After executing the Transform operation, we can investigate the resulting report:

Thanks to projecting only the necessary columns, the resulting dataset fits in the column number limit and we are able to view the data sample. We can notice that the test dataset has 2057 entries. Also we can see that the String Indexer operation assigned 0 to “e” label (edible class) and 1 to “p” label (poisonous class). We can also notice that the prediction column has “almost the same” values as “edibility” column, so we can suspect that our model performs well.

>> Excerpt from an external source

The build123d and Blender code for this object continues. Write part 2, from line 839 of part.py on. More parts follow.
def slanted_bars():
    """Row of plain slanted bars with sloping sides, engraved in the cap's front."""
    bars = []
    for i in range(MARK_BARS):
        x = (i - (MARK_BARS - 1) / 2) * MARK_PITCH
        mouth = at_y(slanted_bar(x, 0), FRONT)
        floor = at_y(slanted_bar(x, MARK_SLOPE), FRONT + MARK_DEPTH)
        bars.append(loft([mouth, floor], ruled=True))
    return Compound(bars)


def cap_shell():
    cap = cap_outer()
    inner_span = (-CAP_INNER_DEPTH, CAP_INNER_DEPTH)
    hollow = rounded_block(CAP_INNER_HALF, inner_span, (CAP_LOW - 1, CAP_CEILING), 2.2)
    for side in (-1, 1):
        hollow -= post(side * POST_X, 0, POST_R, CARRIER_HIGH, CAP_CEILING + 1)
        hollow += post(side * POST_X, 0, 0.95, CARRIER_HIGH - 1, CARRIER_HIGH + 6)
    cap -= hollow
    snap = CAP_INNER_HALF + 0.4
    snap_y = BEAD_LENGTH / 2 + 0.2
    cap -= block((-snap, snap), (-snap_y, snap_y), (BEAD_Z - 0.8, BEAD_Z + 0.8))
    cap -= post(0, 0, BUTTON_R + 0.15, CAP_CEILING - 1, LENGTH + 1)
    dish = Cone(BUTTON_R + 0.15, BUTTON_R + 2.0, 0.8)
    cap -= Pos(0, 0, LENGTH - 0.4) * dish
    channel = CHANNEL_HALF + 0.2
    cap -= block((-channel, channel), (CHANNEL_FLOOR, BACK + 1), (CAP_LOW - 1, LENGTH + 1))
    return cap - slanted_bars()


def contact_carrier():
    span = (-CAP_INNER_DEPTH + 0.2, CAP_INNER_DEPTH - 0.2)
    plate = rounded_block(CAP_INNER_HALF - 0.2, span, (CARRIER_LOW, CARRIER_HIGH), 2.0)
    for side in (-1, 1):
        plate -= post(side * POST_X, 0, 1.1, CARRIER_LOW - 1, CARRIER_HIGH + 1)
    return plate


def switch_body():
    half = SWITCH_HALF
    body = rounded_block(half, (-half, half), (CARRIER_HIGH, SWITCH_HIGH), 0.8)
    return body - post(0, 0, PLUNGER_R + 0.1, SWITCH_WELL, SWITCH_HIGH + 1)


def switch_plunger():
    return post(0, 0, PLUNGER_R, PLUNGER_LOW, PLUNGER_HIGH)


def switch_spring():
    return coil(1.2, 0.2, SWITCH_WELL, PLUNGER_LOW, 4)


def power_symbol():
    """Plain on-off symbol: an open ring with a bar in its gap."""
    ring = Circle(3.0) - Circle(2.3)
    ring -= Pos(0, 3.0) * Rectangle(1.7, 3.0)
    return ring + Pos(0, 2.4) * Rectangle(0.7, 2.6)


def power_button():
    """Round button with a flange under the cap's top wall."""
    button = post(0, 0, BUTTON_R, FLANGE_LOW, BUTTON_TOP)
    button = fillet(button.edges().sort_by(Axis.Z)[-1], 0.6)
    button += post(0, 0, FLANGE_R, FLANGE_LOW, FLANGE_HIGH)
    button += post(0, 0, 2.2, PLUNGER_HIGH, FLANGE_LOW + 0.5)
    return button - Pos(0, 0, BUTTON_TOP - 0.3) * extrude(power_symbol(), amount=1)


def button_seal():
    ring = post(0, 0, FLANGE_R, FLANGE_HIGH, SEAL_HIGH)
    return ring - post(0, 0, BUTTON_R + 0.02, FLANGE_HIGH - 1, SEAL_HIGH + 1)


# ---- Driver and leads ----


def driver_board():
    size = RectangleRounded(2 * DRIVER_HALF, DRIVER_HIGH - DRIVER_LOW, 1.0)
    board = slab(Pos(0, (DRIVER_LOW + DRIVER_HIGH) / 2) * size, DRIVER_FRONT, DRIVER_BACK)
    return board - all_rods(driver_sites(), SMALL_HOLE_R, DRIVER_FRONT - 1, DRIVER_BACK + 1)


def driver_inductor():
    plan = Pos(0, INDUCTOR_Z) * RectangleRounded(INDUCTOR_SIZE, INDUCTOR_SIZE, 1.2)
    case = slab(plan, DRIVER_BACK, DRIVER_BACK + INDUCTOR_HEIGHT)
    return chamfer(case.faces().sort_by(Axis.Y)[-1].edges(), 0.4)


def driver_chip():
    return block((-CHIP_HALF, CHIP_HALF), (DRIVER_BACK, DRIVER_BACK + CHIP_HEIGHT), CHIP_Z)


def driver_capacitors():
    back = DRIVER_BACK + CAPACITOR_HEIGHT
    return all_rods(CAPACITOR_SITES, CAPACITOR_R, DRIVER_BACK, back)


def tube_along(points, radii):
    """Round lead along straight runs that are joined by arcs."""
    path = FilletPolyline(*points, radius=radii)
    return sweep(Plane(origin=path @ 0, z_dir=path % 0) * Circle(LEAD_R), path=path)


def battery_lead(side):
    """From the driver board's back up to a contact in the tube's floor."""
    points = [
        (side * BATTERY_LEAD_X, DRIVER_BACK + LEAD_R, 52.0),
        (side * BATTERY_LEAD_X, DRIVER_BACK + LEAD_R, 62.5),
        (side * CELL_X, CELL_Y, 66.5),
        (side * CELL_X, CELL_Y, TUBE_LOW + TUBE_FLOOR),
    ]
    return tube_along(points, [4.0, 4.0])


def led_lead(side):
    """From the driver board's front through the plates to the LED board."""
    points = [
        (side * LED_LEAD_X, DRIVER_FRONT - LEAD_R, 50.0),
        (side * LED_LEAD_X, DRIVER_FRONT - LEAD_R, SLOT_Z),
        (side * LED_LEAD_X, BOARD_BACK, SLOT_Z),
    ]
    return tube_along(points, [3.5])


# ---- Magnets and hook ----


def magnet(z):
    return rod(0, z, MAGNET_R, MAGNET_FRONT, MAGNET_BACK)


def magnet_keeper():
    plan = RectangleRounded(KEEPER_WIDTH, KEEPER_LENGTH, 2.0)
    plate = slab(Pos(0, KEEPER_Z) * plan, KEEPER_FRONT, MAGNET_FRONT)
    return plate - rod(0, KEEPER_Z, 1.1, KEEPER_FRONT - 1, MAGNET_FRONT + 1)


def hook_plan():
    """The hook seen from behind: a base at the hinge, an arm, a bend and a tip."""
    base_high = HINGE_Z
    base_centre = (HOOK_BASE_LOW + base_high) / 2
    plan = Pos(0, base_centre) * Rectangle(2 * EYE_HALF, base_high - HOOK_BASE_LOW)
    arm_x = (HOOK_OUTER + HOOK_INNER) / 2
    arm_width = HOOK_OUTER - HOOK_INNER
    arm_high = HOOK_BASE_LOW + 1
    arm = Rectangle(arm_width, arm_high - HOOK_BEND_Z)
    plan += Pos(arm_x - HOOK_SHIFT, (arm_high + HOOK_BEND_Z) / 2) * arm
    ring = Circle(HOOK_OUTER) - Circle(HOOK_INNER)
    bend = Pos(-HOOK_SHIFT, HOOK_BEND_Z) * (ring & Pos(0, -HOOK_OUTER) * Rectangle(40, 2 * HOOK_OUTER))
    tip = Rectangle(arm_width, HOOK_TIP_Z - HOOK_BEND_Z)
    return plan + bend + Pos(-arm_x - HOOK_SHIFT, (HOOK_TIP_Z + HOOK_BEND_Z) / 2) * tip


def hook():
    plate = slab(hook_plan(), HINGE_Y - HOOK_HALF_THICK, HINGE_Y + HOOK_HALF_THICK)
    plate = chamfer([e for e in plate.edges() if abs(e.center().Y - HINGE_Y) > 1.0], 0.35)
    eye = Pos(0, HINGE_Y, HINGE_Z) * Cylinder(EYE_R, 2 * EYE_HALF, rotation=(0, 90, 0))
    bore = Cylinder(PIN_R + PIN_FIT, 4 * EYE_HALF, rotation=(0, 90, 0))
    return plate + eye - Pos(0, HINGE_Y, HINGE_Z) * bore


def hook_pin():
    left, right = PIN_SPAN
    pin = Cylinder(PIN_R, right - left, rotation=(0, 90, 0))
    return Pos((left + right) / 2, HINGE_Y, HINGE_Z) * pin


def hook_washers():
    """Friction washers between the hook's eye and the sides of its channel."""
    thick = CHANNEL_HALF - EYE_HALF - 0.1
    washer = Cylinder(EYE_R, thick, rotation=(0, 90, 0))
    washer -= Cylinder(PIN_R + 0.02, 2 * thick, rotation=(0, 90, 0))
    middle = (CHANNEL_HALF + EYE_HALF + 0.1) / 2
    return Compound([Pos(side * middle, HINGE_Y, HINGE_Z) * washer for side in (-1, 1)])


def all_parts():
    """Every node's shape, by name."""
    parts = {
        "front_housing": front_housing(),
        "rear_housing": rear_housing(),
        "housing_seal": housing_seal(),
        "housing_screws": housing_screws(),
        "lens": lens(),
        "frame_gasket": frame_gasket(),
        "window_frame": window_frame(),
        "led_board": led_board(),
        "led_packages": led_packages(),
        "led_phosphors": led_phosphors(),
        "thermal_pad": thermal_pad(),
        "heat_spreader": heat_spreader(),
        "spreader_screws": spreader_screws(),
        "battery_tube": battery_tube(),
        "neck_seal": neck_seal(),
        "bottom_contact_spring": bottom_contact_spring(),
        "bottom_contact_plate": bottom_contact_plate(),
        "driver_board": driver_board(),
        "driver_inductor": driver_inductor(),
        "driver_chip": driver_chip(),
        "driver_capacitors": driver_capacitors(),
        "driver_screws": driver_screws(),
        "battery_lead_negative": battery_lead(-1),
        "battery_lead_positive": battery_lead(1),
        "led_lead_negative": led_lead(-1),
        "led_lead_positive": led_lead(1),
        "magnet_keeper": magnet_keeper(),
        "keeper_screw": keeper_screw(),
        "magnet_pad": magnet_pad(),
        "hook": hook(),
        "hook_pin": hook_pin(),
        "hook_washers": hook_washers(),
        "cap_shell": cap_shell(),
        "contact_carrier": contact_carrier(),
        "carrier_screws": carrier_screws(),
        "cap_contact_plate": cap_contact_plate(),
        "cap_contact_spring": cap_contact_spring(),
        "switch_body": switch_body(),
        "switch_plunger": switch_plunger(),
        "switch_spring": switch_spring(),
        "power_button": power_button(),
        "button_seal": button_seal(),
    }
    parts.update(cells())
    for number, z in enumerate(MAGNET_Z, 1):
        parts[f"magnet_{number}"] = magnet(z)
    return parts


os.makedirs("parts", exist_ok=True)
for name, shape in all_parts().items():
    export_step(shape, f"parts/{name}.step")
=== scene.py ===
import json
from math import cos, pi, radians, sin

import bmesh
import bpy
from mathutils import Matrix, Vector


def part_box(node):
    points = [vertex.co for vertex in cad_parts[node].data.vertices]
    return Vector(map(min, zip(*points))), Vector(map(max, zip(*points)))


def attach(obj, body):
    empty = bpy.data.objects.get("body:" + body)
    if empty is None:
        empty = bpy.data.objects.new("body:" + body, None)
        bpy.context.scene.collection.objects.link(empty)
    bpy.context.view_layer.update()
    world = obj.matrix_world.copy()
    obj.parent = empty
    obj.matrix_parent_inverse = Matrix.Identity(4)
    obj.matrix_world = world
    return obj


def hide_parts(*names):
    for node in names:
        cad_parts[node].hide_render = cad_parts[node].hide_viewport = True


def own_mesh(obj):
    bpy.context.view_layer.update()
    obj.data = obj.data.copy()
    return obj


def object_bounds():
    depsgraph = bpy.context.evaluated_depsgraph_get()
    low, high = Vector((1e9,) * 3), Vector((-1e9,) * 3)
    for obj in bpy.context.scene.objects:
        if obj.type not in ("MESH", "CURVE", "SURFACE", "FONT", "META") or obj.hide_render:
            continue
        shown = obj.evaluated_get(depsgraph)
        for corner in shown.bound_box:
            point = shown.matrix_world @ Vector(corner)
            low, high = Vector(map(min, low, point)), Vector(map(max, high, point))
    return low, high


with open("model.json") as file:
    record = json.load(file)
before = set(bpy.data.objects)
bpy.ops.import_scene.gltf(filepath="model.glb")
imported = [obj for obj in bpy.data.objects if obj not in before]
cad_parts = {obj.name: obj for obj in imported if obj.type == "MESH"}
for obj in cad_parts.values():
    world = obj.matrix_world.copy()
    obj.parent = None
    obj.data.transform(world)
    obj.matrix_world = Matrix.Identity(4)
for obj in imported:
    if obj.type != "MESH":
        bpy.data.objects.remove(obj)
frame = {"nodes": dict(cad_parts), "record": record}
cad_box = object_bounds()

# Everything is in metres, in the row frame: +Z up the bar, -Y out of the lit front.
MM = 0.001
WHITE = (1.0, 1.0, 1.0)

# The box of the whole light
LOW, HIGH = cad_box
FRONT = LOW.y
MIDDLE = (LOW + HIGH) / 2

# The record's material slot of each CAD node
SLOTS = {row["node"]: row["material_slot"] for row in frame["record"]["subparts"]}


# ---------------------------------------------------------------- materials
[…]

Let’s measure its performance:

The SQL Transformation (Falsely Edible) needs to have its parameter modified, as follows:

EXPRESSION:

SELECT * FROM df WHERE prediction=0 AND edibility_label=1

The SQL Transformation (Falsely Poisonous) needs to have its parameter modified, as follows:

EXPRESSION:

SELECT * FROM df WHERE prediction=1 AND edibility_label=0

Now we can explore reports in these two operations and compare the number of rows in each of them:

Falsely Poisonous: 0

Falsely Edible: 0

Conclusion

It means that we have trained a surprisingly accurate prediction model for classifying mushrooms. We have to remember that some dangers remain such as:

  1. Mushroom picker examining the specimen can make a mistake during assessment of traits or entering data to the computer.
  2. Data sample might be too small to create a comprehensive model for predicting edibility of all mushrooms that users will want to classify.
  3. Two different mushroom species can have identical traits, while one of the species is edible and the second one is poisonous.

Due to those problems, we can use this model only to aid expertise on mushroom edibility. Experts should always have the last word over issues that are potentially dangerous for other people, like classifying poisonous mushrooms. This must be followed not only due to lack of confidence for the newly created prediction model (experts can make mistakes even more often than this model), but most of all – due to legal responsibility of those decisions.